■ Given task: Locate the lines that hold the string "axis". Copy every such line.

■ Source material:
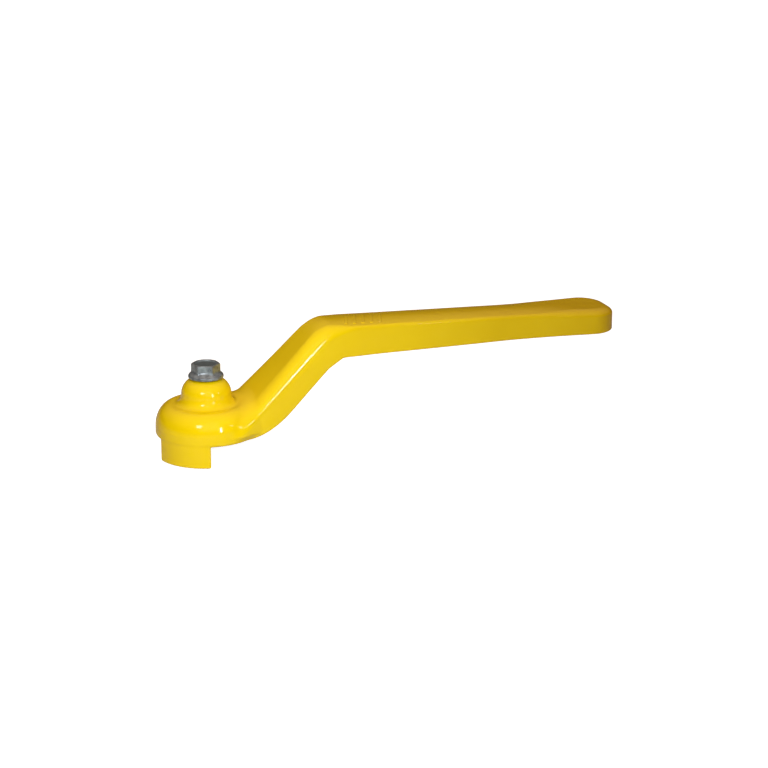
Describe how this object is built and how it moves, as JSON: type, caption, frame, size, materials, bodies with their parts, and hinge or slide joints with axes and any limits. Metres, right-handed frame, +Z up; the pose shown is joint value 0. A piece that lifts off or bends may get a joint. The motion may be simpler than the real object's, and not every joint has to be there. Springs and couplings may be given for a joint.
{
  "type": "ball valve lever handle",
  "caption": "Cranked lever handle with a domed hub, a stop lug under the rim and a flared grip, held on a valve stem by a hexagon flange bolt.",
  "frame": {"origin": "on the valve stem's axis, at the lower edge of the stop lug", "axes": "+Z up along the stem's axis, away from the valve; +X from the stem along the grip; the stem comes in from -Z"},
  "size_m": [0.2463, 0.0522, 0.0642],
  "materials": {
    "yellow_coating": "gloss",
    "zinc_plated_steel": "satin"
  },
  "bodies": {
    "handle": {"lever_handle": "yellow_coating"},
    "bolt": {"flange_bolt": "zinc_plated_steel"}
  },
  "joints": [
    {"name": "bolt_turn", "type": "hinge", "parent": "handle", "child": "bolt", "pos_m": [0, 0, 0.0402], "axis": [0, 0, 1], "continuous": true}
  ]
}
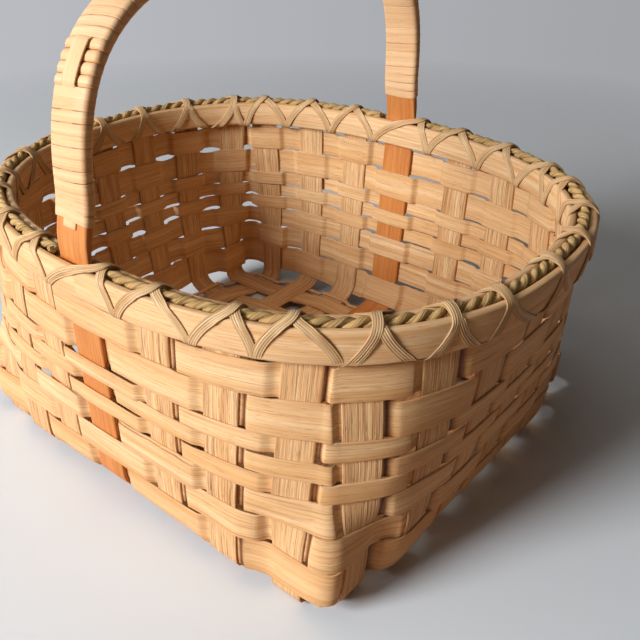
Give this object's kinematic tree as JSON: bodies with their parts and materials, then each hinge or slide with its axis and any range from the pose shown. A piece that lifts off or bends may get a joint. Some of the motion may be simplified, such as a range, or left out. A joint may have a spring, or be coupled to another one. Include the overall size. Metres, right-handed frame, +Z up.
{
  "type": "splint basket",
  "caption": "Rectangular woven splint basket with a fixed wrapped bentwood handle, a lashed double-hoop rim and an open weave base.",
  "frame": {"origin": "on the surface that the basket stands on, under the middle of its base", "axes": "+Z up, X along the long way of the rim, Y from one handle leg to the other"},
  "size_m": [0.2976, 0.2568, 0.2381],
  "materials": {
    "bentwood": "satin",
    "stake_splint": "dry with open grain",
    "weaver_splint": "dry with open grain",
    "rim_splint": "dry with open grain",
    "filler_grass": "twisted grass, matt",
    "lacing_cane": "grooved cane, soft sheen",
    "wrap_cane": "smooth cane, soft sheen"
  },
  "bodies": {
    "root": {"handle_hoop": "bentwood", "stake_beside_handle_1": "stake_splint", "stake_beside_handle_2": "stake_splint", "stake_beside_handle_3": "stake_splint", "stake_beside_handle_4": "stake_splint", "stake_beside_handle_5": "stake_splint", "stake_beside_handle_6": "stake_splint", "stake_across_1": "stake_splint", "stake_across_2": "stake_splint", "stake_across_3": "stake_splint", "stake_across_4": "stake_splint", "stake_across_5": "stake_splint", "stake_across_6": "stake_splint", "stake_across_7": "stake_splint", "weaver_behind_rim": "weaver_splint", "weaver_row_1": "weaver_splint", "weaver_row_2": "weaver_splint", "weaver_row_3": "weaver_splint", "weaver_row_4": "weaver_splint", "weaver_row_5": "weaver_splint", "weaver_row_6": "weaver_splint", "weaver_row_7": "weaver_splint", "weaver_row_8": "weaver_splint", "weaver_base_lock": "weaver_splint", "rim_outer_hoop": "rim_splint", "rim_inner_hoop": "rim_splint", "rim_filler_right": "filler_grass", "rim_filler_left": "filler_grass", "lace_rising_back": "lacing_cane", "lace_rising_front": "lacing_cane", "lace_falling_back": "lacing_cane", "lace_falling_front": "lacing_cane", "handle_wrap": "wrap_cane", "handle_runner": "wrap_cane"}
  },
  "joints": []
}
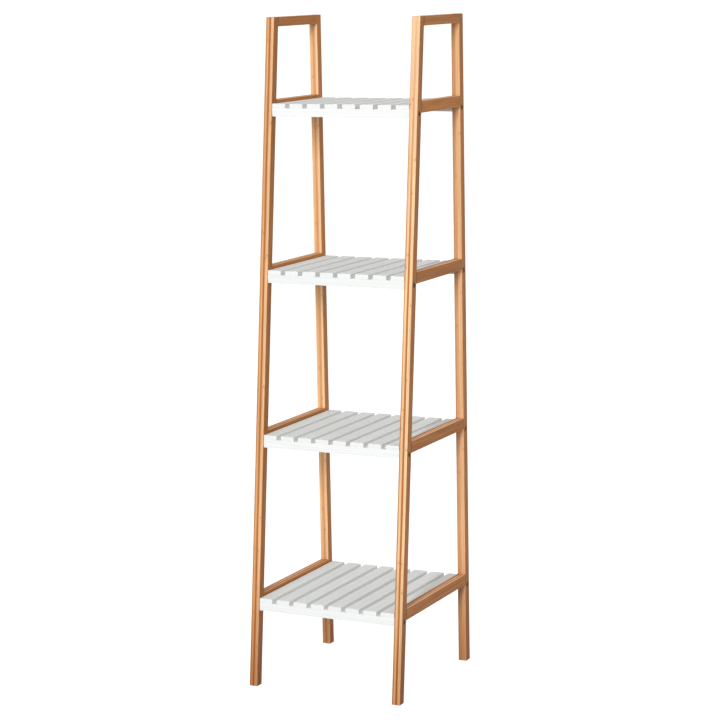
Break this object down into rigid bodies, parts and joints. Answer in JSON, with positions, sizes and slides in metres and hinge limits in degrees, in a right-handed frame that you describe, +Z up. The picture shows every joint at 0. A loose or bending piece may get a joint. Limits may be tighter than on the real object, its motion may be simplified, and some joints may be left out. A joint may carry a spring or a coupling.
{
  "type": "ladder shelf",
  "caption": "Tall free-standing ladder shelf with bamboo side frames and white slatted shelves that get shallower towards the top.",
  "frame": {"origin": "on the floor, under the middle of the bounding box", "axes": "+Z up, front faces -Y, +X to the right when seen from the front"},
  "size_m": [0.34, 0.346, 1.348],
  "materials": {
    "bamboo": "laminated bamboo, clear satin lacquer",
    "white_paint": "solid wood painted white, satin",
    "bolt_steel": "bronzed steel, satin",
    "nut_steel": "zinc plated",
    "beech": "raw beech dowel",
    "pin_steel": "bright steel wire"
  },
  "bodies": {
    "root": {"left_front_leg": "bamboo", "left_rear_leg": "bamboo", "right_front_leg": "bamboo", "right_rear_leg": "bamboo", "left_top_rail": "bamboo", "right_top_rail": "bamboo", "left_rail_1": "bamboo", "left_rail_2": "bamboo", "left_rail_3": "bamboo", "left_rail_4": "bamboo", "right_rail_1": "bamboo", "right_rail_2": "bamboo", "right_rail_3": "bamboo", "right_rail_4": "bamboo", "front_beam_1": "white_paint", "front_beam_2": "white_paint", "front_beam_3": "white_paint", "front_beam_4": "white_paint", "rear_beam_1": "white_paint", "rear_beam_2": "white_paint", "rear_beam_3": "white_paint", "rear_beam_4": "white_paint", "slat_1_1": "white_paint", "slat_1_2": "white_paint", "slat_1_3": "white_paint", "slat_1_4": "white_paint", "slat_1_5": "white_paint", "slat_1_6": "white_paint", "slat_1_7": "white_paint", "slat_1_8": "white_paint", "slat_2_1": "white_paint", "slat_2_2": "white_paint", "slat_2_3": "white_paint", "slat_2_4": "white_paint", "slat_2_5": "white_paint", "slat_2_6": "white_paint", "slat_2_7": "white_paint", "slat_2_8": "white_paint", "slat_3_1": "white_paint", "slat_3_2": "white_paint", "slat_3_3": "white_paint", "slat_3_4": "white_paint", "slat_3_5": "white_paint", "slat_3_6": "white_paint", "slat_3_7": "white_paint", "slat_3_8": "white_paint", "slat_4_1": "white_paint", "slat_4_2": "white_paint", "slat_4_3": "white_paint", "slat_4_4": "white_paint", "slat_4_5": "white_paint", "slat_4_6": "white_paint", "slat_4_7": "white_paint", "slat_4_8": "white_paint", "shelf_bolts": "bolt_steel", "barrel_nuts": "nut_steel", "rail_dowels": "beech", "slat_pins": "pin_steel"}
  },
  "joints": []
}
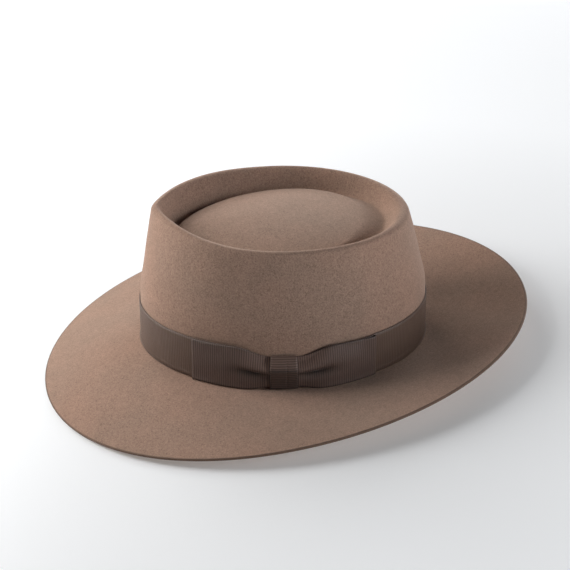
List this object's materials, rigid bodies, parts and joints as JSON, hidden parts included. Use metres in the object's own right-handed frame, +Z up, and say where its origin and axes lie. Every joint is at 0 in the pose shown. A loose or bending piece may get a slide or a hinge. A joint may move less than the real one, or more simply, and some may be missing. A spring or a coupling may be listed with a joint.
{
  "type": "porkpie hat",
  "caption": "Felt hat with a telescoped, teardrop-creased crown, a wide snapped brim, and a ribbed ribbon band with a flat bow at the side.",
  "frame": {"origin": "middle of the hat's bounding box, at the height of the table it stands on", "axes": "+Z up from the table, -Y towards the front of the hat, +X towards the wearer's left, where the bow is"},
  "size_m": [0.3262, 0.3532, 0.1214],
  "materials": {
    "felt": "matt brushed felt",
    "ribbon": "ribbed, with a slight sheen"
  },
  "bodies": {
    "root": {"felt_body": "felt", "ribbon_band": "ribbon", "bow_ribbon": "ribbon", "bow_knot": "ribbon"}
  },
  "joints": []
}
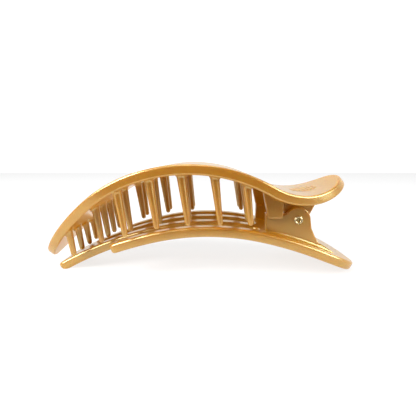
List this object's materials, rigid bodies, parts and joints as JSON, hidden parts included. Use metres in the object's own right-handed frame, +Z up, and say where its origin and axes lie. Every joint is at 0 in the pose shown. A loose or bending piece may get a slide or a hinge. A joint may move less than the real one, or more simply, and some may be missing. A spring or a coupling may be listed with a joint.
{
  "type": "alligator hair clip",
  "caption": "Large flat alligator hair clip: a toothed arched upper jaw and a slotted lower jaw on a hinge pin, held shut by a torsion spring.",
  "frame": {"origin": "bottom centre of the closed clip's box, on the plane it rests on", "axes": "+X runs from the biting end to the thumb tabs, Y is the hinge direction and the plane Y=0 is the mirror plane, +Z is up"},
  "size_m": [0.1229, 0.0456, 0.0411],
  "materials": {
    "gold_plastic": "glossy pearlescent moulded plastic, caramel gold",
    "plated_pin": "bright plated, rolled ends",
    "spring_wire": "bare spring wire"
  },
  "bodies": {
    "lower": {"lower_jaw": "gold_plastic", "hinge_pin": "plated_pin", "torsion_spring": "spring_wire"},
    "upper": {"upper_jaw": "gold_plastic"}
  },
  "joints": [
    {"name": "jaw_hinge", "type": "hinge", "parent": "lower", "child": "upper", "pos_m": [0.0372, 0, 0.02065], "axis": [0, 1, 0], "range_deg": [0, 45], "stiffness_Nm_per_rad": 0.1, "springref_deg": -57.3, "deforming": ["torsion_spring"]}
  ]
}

■ The output:
  "frame": {"origin": "on the valve stem's axis, at the lower edge of the stop lug", "axes": "+Z up along the stem's axis, away from the valve; +X from the stem along the grip; the stem comes in from -Z"},
    {"name": "bolt_turn", "type": "hinge", "parent": "handle", "child": "bolt", "pos_m": [0, 0, 0.0402], "axis": [0, 0, 1], "continuous": true}
Give this object's kinematic tree as JSON: bodies with their parts and materials, then each hinge or slide with its axis and any range from the pose shown. A piece that lifts off or bends may get a joint. Some of the motion may be simplified, such as a range, or left out. A joint may have a spring, or be coupled to another one. Include the overall size. Metres, right-handed frame, +Z up.
    {"name": "jaw_hinge", "type": "hinge", "parent": "lower", "child": "upper", "pos_m": [0.0372, 0, 0.02065], "axis": [0, 1, 0], "range_deg": [0, 45], "stiffness_Nm_per_rad": 0.1, "springref_deg": -57.3, "deforming": ["torsion_spring"]}